Pride goeth before a fall. In American political life today, pride is the deadly sin that runs through all folly from one end of the spectrum to the other. Followers of Donald Trump have invested theirs in a mountebank who flatters them with a sense of mission. Their nemeses on the left, never at a loss for hubris, place them and practically everyone else outside the circle of respectful engagement. Lyndon Johnson's appeal from the Book of Isaiah, "Come now, and let us reason together," is the appeal of the many Americans who are sick of polarization, but it's lost on the deaf adders who guard the poles. In their vain certitude, they wage a shouting match reminiscent of a political joke which I shall condense to its essence: When a family find that their house is on fire, most of the members pitch in to put it out, but the proud grandfather stands bellowing at the flames, "We'll see who tires first!"
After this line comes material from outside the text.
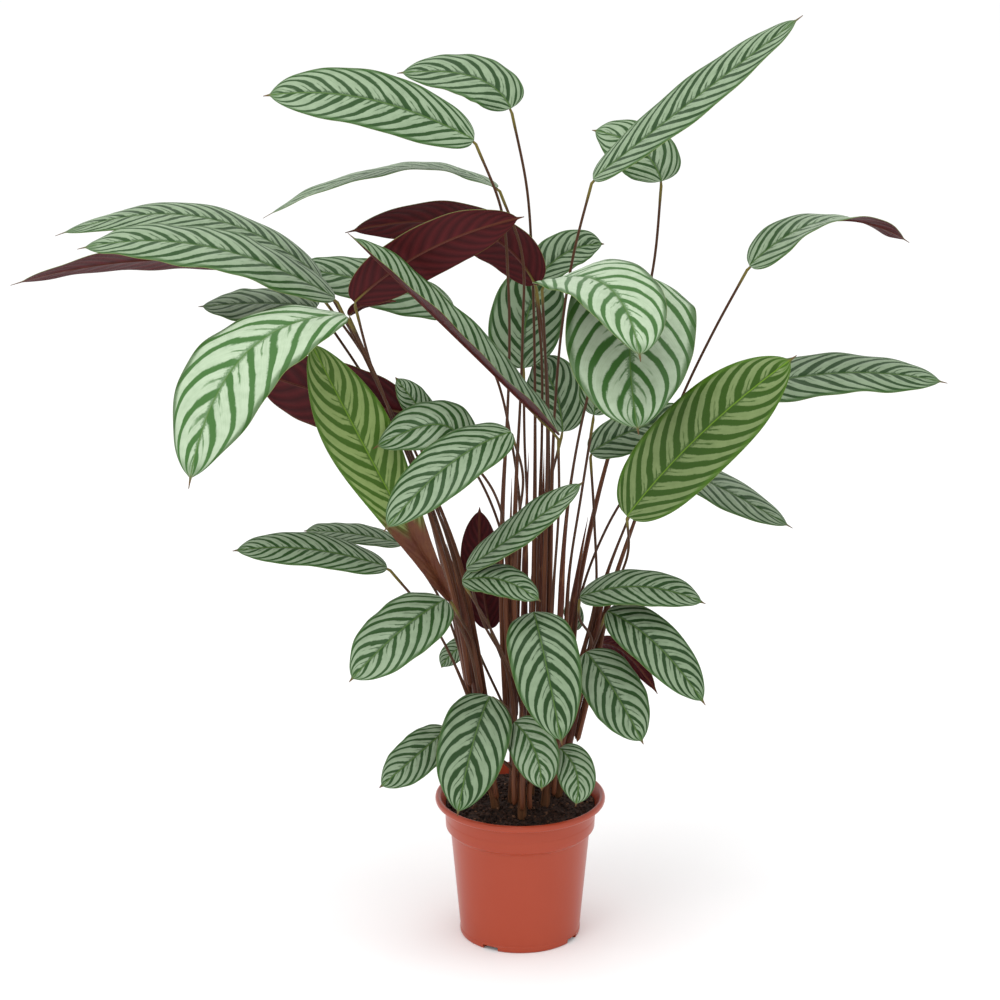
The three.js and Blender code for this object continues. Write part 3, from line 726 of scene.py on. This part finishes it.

I hold out hope that America will wake from its crazy dream before my friend feels compelled to leave it and, if possible, before I'm gathered into the arms of Morpheus for good. There should be time yet. I have the relentless energy of a child who doesn't want to stop playing at bedtime; however, I understand that we children eventually fall asleep over our toys and are carried off to bed. I don't exactly mind being the one who tires first. It's just that I'd like to sink into oblivion confident that America will not soon follow.